_GIVEN INSTRUCTION_
Output all the material that follows, exactly as given.

_SUPPLIED MATERIAL_
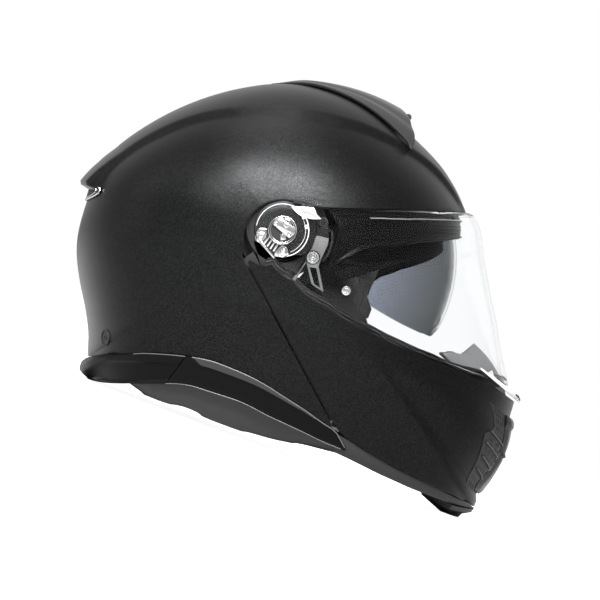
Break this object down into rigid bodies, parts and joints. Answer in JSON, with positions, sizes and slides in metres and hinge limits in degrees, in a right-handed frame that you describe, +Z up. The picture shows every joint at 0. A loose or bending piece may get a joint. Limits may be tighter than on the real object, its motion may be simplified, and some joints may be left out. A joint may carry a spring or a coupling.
{
  "type": "modular motorcycle helmet",
  "caption": "Flip-up motorcycle helmet with painted shell, hinged chin bar, clear visor, drop-down sun visor, vents and padded lining.",
  "frame": {"origin": "on the surface the helmet stands on, under the middle of its box", "axes": "+X to the front of the helmet, +Y to the wearer's left, +Z up as it stands on a table"},
  "size_m": [0.3602, 0.255, 0.2665],
  "materials": {
    "shell_paint": "matte dark grey metallic paint on moulded plastic",
    "black_trim": "black moulded plastic, satin",
    "rubber": "black moulded rubber",
    "foam": "dark expanded foam",
    "lining": "brushed knitted lining fabric",
    "clear_lens": "clear polycarbonate",
    "smoke_lens": "smoke tinted polycarbonate",
    "metal": "bright zinc plated metal",
    "mesh": "black moulded mesh",
    "webbing": "black woven webbing"
  },
  "bodies": {
    "shell": {"outer_shell": "shell_paint", "rear_lower_trim": "black_trim", "side_trim_right": "black_trim", "side_trim_left": "black_trim", "top_vent_cover": "black_trim", "exhaust_grille": "black_trim", "side_plate_right": "black_trim", "side_plate_left": "black_trim", "sun_track": "black_trim", "buckle_body": "black_trim", "brow_seal": "rubber", "port_plug_right": "rubber", "port_plug_left": "rubber", "crown_foam": "foam", "brow_foam": "foam", "cheek_foam_right": "foam", "cheek_foam_left": "foam", "crown_pad": "lining", "neck_roll": "lining", "cheek_pad_right": "lining", "cheek_pad_left": "lining", "boss_screws": "metal", "latch_strikers": "metal", "sun_pivots": "metal", "strap_anchors": "metal", "strap_right": "webbing", "strap_left": "webbing"},
    "chin_bar": {"chin_bar_shell": "shell_paint", "chin_foam": "foam", "chin_trim": "black_trim", "chin_spoiler": "black_trim", "visor_seal": "rubber", "pivot_arm_right": "metal", "pivot_arm_left": "metal", "pivot_cover_right": "black_trim", "pivot_cover_left": "black_trim", "base_plate_right": "metal", "base_plate_left": "metal", "base_screws": "metal", "hinge_link_right": "metal", "hinge_link_left": "metal", "chin_vent_frame": "black_trim", "chin_vent_mesh": "mesh", "breath_deflector": "rubber", "chin_curtain": "lining", "latch_axles": "metal"},
    "visor": {"visor": "clear_lens", "visor_ring_right": "clear_lens", "visor_ring_left": "clear_lens", "lens_pins": "metal", "lift_tab": "black_trim"},
    "sun_visor": {"sun_visor": "smoke_lens", "sun_arm_right": "black_trim", "sun_arm_left": "black_trim"},
    "sun_slider": {"sun_slider": "rubber"},
    "top_vent_slider": {"top_vent_slider": "rubber"},
    "chin_vent_slider": {"chin_vent_slider": "rubber"},
    "release_lever": {"release_lever": "black_trim"},
    "latch_hooks": {"latch_hooks": "metal"},
    "buckle_lever": {"buckle_lever": "rubber"}
  },
  "joints": [
    {"name": "chin_bar_swing", "type": "hinge", "parent": "shell", "child": "chin_bar", "pos_m": [-0.02979, 0, 0.15212], "axis": [0, -1, 0], "range_deg": [0, 80]},
    {"name": "visor_swing", "type": "hinge", "parent": "chin_bar", "child": "visor", "pos_m": [-0.02838, 0, 0.1505], "axis": [0, -1, 0], "range_deg": [0, 40]},
    {"name": "sun_visor_swing", "type": "hinge", "parent": "shell", "child": "sun_visor", "pos_m": [-0.00127, 0, 0.14002], "axis": [0, -1, 0], "range_deg": [0, 40]},
    {"name": "sun_slider_travel", "type": "slide", "parent": "shell", "child": "sun_slider", "axis": [-1, 0, 0], "range_m": [0, 0.016]},
    {"name": "top_vent_travel", "type": "slide", "parent": "shell", "child": "top_vent_slider", "axis": [-0.971, 0, 0.2391], "range_m": [0, 0.005]},
    {"name": "chin_vent_travel", "type": "slide", "parent": "chin_bar", "child": "chin_vent_slider", "axis": [-0.0067, 0, 1], "range_m": [0, 0.005]},
    {"name": "release_travel", "type": "slide", "parent": "chin_bar", "child": "release_lever", "axis": [1, 0, 0], "range_m": [0, 0.004], "stiffness_N_per_m": 400},
    {"name": "latch_swing", "type": "hinge", "parent": "chin_bar", "child": "latch_hooks", "pos_m": [0.05046, 0, 0.05006], "axis": [0, 1, 0], "range_deg": [0, 20]},
    {"name": "buckle_lever_swing", "type": "hinge", "parent": "shell", "child": "buckle_lever", "pos_m": [-0.02298, -0.013, 0.0209], "axis": [-1, 0, 0], "range_deg": [0, 40]}
  ],
  "couplings": [
    {"joint": "sun_slider_travel", "follows": "sun_visor_swing", "m_per_rad": 0.0229},
    {"joint": "latch_swing", "follows": "release_travel", "rad_per_m": 87}
  ]
}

_ANSWER TO THIS EXERCISE_
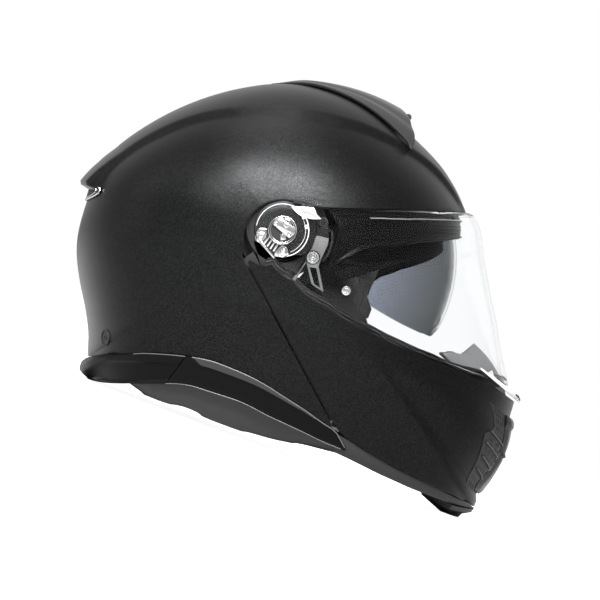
Break this object down into rigid bodies, parts and joints. Answer in JSON, with positions, sizes and slides in metres and hinge limits in degrees, in a right-handed frame that you describe, +Z up. The picture shows every joint at 0. A loose or bending piece may get a joint. Limits may be tighter than on the real object, its motion may be simplified, and some joints may be left out. A joint may carry a spring or a coupling.
{
  "type": "modular motorcycle helmet",
  "caption": "Flip-up motorcycle helmet with painted shell, hinged chin bar, clear visor, drop-down sun visor, vents and padded lining.",
  "frame": {"origin": "on the surface the helmet stands on, under the middle of its box", "axes": "+X to the front of the helmet, +Y to the wearer's left, +Z up as it stands on a table"},
  "size_m": [0.3602, 0.255, 0.2665],
  "materials": {
    "shell_paint": "matte dark grey metallic paint on moulded plastic",
    "black_trim": "black moulded plastic, satin",
    "rubber": "black moulded rubber",
    "foam": "dark expanded foam",
    "lining": "brushed knitted lining fabric",
    "clear_lens": "clear polycarbonate",
    "smoke_lens": "smoke tinted polycarbonate",
    "metal": "bright zinc plated metal",
    "mesh": "black moulded mesh",
    "webbing": "black woven webbing"
  },
  "bodies": {
    "shell": {"outer_shell": "shell_paint", "rear_lower_trim": "black_trim", "side_trim_right": "black_trim", "side_trim_left": "black_trim", "top_vent_cover": "black_trim", "exhaust_grille": "black_trim", "side_plate_right": "black_trim", "side_plate_left": "black_trim", "sun_track": "black_trim", "buckle_body": "black_trim", "brow_seal": "rubber", "port_plug_right": "rubber", "port_plug_left": "rubber", "crown_foam": "foam", "brow_foam": "foam", "cheek_foam_right": "foam", "cheek_foam_left": "foam", "crown_pad": "lining", "neck_roll": "lining", "cheek_pad_right": "lining", "cheek_pad_left": "lining", "boss_screws": "metal", "latch_strikers": "metal", "sun_pivots": "metal", "strap_anchors": "metal", "strap_right": "webbing", "strap_left": "webbing"},
    "chin_bar": {"chin_bar_shell": "shell_paint", "chin_foam": "foam", "chin_trim": "black_trim", "chin_spoiler": "black_trim", "visor_seal": "rubber", "pivot_arm_right": "metal", "pivot_arm_left": "metal", "pivot_cover_right": "black_trim", "pivot_cover_left": "black_trim", "base_plate_right": "metal", "base_plate_left": "metal", "base_screws": "metal", "hinge_link_right": "metal", "hinge_link_left": "metal", "chin_vent_frame": "black_trim", "chin_vent_mesh": "mesh", "breath_deflector": "rubber", "chin_curtain": "lining", "latch_axles": "metal"},
    "visor": {"visor": "clear_lens", "visor_ring_right": "clear_lens", "visor_ring_left": "clear_lens", "lens_pins": "metal", "lift_tab": "black_trim"},
    "sun_visor": {"sun_visor": "smoke_lens", "sun_arm_right": "black_trim", "sun_arm_left": "black_trim"},
    "sun_slider": {"sun_slider": "rubber"},
    "top_vent_slider": {"top_vent_slider": "rubber"},
    "chin_vent_slider": {"chin_vent_slider": "rubber"},
    "release_lever": {"release_lever": "black_trim"},
    "latch_hooks": {"latch_hooks": "metal"},
    "buckle_lever": {"buckle_lever": "rubber"}
  },
  "joints": [
    {"name": "chin_bar_swing", "type": "hinge", "parent": "shell", "child": "chin_bar", "pos_m": [-0.02979, 0, 0.15212], "axis": [0, -1, 0], "range_deg": [0, 80]},
    {"name": "visor_swing", "type": "hinge", "parent": "chin_bar", "child": "visor", "pos_m": [-0.02838, 0, 0.1505], "axis": [0, -1, 0], "range_deg": [0, 40]},
    {"name": "sun_visor_swing", "type": "hinge", "parent": "shell", "child": "sun_visor", "pos_m": [-0.00127, 0, 0.14002], "axis": [0, -1, 0], "range_deg": [0, 40]},
    {"name": "sun_slider_travel", "type": "slide", "parent": "shell", "child": "sun_slider", "axis": [-1, 0, 0], "range_m": [0, 0.016]},
    {"name": "top_vent_travel", "type": "slide", "parent": "shell", "child": "top_vent_slider", "axis": [-0.971, 0, 0.2391], "range_m": [0, 0.005]},
    {"name": "chin_vent_travel", "type": "slide", "parent": "chin_bar", "child": "chin_vent_slider", "axis": [-0.0067, 0, 1], "range_m": [0, 0.005]},
    {"name": "release_travel", "type": "slide", "parent": "chin_bar", "child": "release_lever", "axis": [1, 0, 0], "range_m": [0, 0.004], "stiffness_N_per_m": 400},
    {"name": "latch_swing", "type": "hinge", "parent": "chin_bar", "child": "latch_hooks", "pos_m": [0.05046, 0, 0.05006], "axis": [0, 1, 0], "range_deg": [0, 20]},
    {"name": "buckle_lever_swing", "type": "hinge", "parent": "shell", "child": "buckle_lever", "pos_m": [-0.02298, -0.013, 0.0209], "axis": [-1, 0, 0], "range_deg": [0, 40]}
  ],
  "couplings": [
    {"joint": "sun_slider_travel", "follows": "sun_visor_swing", "m_per_rad": 0.0229},
    {"joint": "latch_swing", "follows": "release_travel", "rad_per_m": 87}
  ]
}